What you should do
Reproduce the listing verbatim.

[Rows from a 3D modeling dataset]
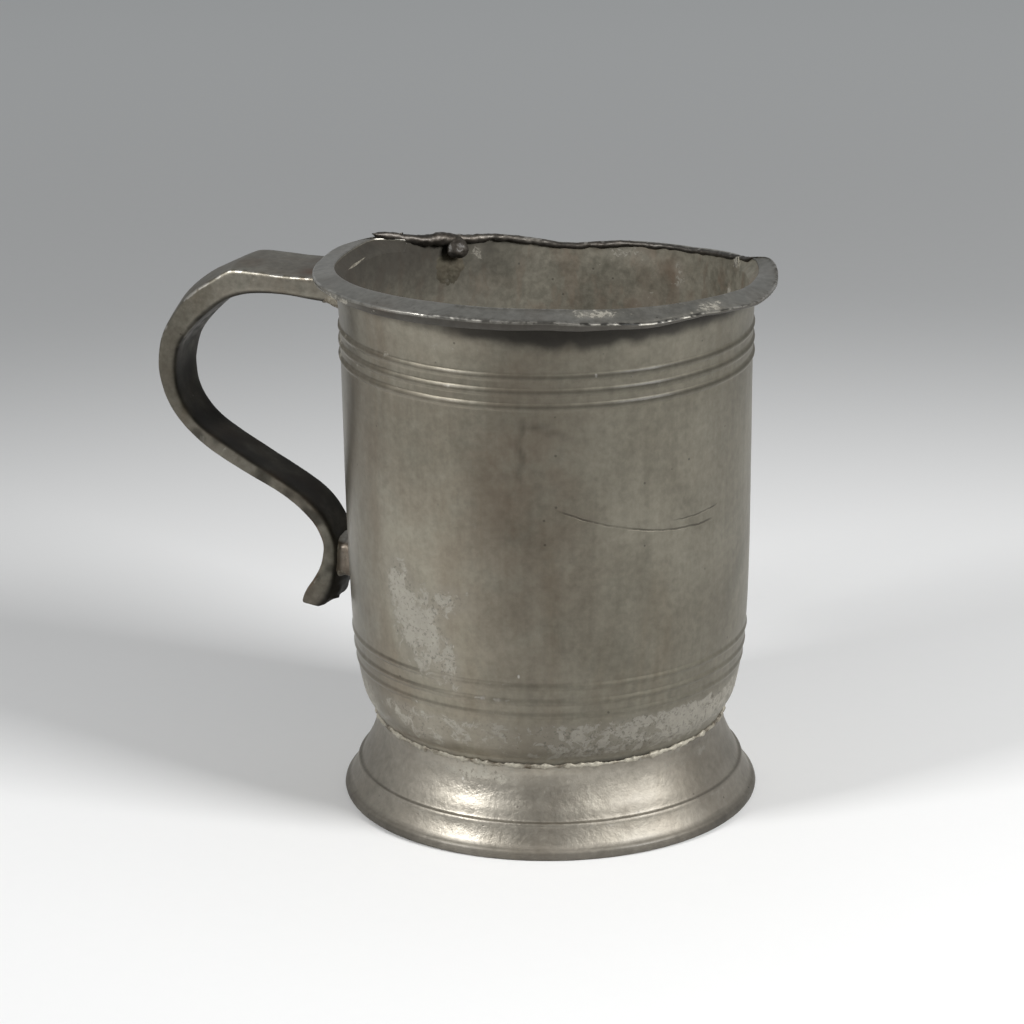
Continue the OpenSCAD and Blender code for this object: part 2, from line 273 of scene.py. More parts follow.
# ------ materials
class Graph:
    """Short names for making the nodes of one tree."""

    def __init__(self, tree):
        self.tree = tree

    def put(self, socket, value):
        """Link or set one input."""
        if isinstance(value, bpy.types.NodeSocket):
            self.tree.links.new(value, socket)
        elif isinstance(value, (tuple, list)) and len(value) == 3 and socket.type == "RGBA":
            socket.default_value = (*value, 1.0)
        else:
            socket.default_value = value

    def node(self, kind, **inputs):
        """New node, with its inputs put by name."""
        node = self.tree.nodes.new("ShaderNode" + kind)
        for name, value in inputs.items():
            self.put(node.inputs[name.replace("_", " ")], value)
        return node

    def attribute(self, name):
        node = self.node("Attribute")
        node.attribute_name = name
        return node.outputs

    def position(self, seed):
        """Object coordinates in millimetres, moved by seed."""
        coords = self.node("TexCoord").outputs["Object"]
        return self.scaled(coords, (1 / MM,) * 3, (seed, -seed, 2 * seed))

    def scaled(self, vector, scale, offset=(0, 0, 0)):
        return self.node("Mapping", Vector=vector, Scale=scale, Location=offset).outputs["Vector"]

    def noise(self, vector, pitch, detail=4.0, rough=0.55, twist=0.0):
        node = self.node("TexNoise", Vector=vector, Scale=1.0 / pitch, Detail=detail)
        self.put(node.inputs["Roughness"], rough)
        self.put(node.inputs["Distortion"], twist)
        return node.outputs["Fac"]

    def cells(self, vector, pitch):
        """Distance to the nearest cell's middle and that cell's random colour."""
        node = self.node("TexVoronoi", Vector=vector, Scale=1.0 / pitch)
        return node.outputs["Distance"], node.outputs["Color"]

    def ramp(self, value, low, high, to_low=0.0, to_high=1.0):
        node = self.node("MapRange", Value=value, From_Min=low, From_Max=high, To_Min=to_low, To_Max=to_high)
        node.interpolation_type = "SMOOTHSTEP"
        return node.outputs["Result"]

    def math(self, kind, a, b=0.0, c=0.0, clamp=False):
        node = self.node("Math")
        node.operation = kind
        node.use_clamp = clamp
        for socket, value in zip(node.inputs, (a, b, c)):
            self.put(socket, value)
        return node.outputs["Value"]

    def times(self, a, b):
        return self.math("MULTIPLY", a, b)

    def total(self, *terms):
        """Weighted sum of (weight, socket) terms."""
        value = 0.0
        for weight, socket in terms:
            value = self.math("MULTIPLY_ADD", socket, weight, value)
        return value

    def mix(self, factor, a, b, blend="MIX"):
        node = self.node("Mix")
        node.data_type = "RGBA"
        node.blend_type = blend
        for index, value in ((0, factor), (6, a), (7, b)):
            self.put(node.inputs[index], value)
        return node.outputs[2]

    def dot(self, vector, direction):
        node = self.node("VectorMath")
        node.operation = "DOT_PRODUCT"
        self.put(node.inputs[0], vector)
        self.put(node.inputs[1], direction)
        return node.outputs["Value"]

    def split(self, color):
        node = self.node("SeparateColor", Color=color)
        return node.outputs["Red"], node.outputs["Green"], node.outputs["Blue"]

    def grey(self, value):
        return self.node("CombineColor", Red=value, Green=value, Blue=value).outputs["Color"]

    def marks(self):
        """The four marks painted on the mesh: rubbing with painted highlights, pale corrosion, dirt with
        painted shade, warm tint.
        """
        painted = self.attribute("marks")
        return (*self.split(painted["Color"]), painted["Alpha"])

    def tone(self):
        """Painted light and shade on the mesh, with some tarnish: below 1 darker and duller, above 1 lighter
        and glossier.
        """
        return self.attribute("tone")["Fac"]

    def relief(self, height, depth, strength=1.0, normal=None):
        """Bump of a depth in millimetres, on top of another's normal if one is given."""
        node = self.node("Bump", Strength=strength, Distance=depth * MM, Height=height)
        if normal is not None:
            self.put(node.inputs["Normal"], normal)
        return node.outputs["Normal"]


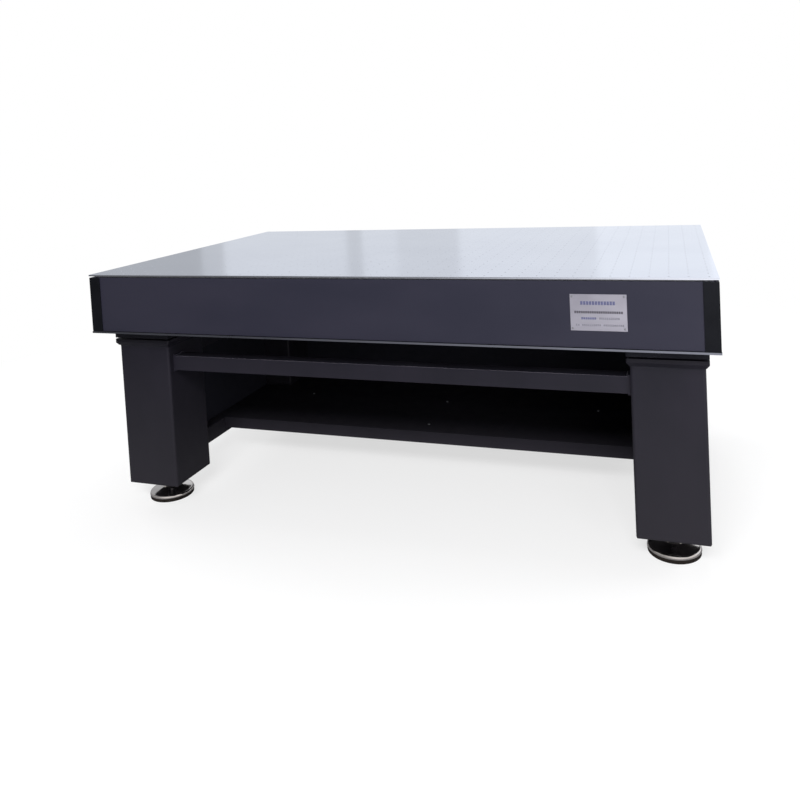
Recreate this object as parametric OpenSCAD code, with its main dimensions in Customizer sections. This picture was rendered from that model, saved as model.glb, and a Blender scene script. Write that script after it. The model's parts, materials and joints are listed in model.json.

Exercise output
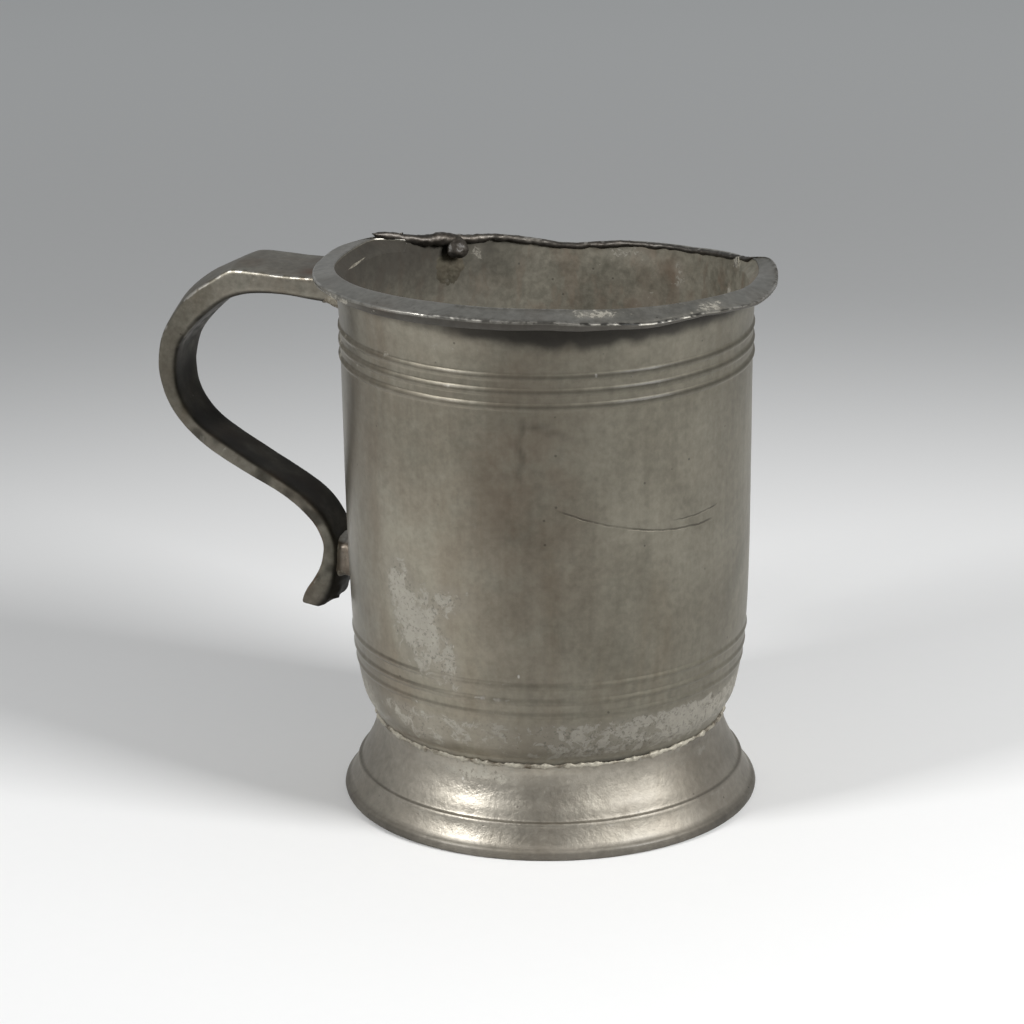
Continue the OpenSCAD and Blender code for this object: part 2, from line 273 of scene.py. More parts follow.
# ------ materials
class Graph:
    """Short names for making the nodes of one tree."""

    def __init__(self, tree):
        self.tree = tree

    def put(self, socket, value):
        """Link or set one input."""
        if isinstance(value, bpy.types.NodeSocket):
            self.tree.links.new(value, socket)
        elif isinstance(value, (tuple, list)) and len(value) == 3 and socket.type == "RGBA":
            socket.default_value = (*value, 1.0)
        else:
            socket.default_value = value

    def node(self, kind, **inputs):
        """New node, with its inputs put by name."""
        node = self.tree.nodes.new("ShaderNode" + kind)
        for name, value in inputs.items():
            self.put(node.inputs[name.replace("_", " ")], value)
        return node

    def attribute(self, name):
        node = self.node("Attribute")
        node.attribute_name = name
        return node.outputs

    def position(self, seed):
        """Object coordinates in millimetres, moved by seed."""
        coords = self.node("TexCoord").outputs["Object"]
        return self.scaled(coords, (1 / MM,) * 3, (seed, -seed, 2 * seed))

    def scaled(self, vector, scale, offset=(0, 0, 0)):
        return self.node("Mapping", Vector=vector, Scale=scale, Location=offset).outputs["Vector"]

    def noise(self, vector, pitch, detail=4.0, rough=0.55, twist=0.0):
        node = self.node("TexNoise", Vector=vector, Scale=1.0 / pitch, Detail=detail)
        self.put(node.inputs["Roughness"], rough)
        self.put(node.inputs["Distortion"], twist)
        return node.outputs["Fac"]

    def cells(self, vector, pitch):
        """Distance to the nearest cell's middle and that cell's random colour."""
        node = self.node("TexVoronoi", Vector=vector, Scale=1.0 / pitch)
        return node.outputs["Distance"], node.outputs["Color"]

    def ramp(self, value, low, high, to_low=0.0, to_high=1.0):
        node = self.node("MapRange", Value=value, From_Min=low, From_Max=high, To_Min=to_low, To_Max=to_high)
        node.interpolation_type = "SMOOTHSTEP"
        return node.outputs["Result"]

    def math(self, kind, a, b=0.0, c=0.0, clamp=False):
        node = self.node("Math")
        node.operation = kind
        node.use_clamp = clamp
        for socket, value in zip(node.inputs, (a, b, c)):
            self.put(socket, value)
        return node.outputs["Value"]

    def times(self, a, b):
        return self.math("MULTIPLY", a, b)

    def total(self, *terms):
        """Weighted sum of (weight, socket) terms."""
        value = 0.0
        for weight, socket in terms:
            value = self.math("MULTIPLY_ADD", socket, weight, value)
        return value

    def mix(self, factor, a, b, blend="MIX"):
        node = self.node("Mix")
        node.data_type = "RGBA"
        node.blend_type = blend
        for index, value in ((0, factor), (6, a), (7, b)):
            self.put(node.inputs[index], value)
        return node.outputs[2]

    def dot(self, vector, direction):
        node = self.node("VectorMath")
        node.operation = "DOT_PRODUCT"
        self.put(node.inputs[0], vector)
        self.put(node.inputs[1], direction)
        return node.outputs["Value"]

    def split(self, color):
        node = self.node("SeparateColor", Color=color)
        return node.outputs["Red"], node.outputs["Green"], node.outputs["Blue"]

    def grey(self, value):
        return self.node("CombineColor", Red=value, Green=value, Blue=value).outputs["Color"]

    def marks(self):
        """The four marks painted on the mesh: rubbing with painted highlights, pale corrosion, dirt with
        painted shade, warm tint.
        """
        painted = self.attribute("marks")
        return (*self.split(painted["Color"]), painted["Alpha"])

    def tone(self):
        """Painted light and shade on the mesh, with some tarnish: below 1 darker and duller, above 1 lighter
        and glossier.
        """
        return self.attribute("tone")["Fac"]

    def relief(self, height, depth, strength=1.0, normal=None):
        """Bump of a depth in millimetres, on top of another's normal if one is given."""
        node = self.node("Bump", Strength=strength, Distance=depth * MM, Height=height)
        if normal is not None:
            self.put(node.inputs["Normal"], normal)
        return node.outputs["Normal"]


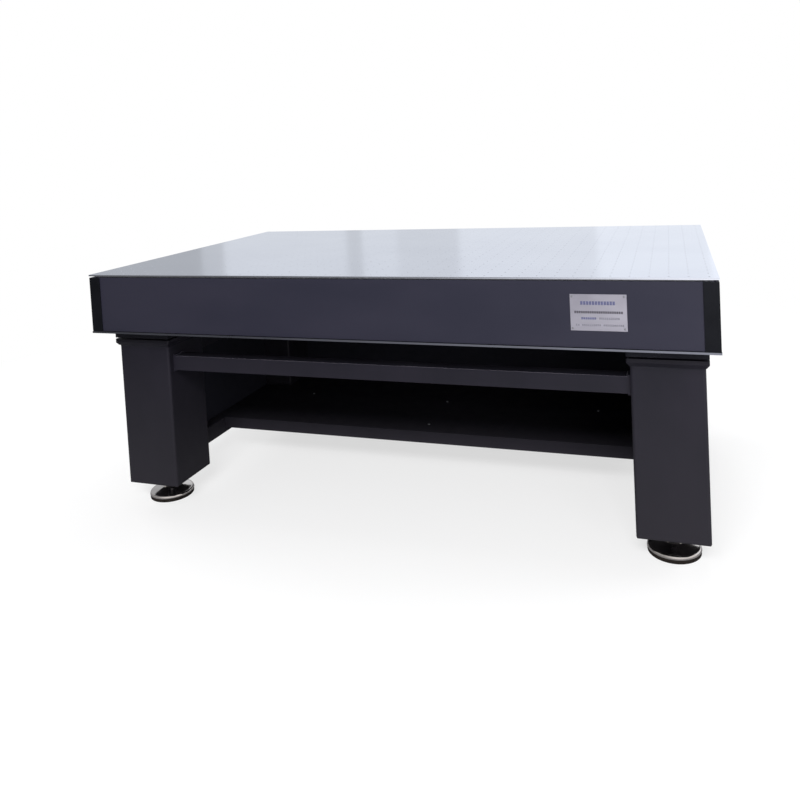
Recreate this object as parametric OpenSCAD code, with its main dimensions in Customizer sections. This picture was rendered from that model, saved as model.glb, and a Blender scene script. Write that script after it. The model's parts, materials and joints are listed in model.json.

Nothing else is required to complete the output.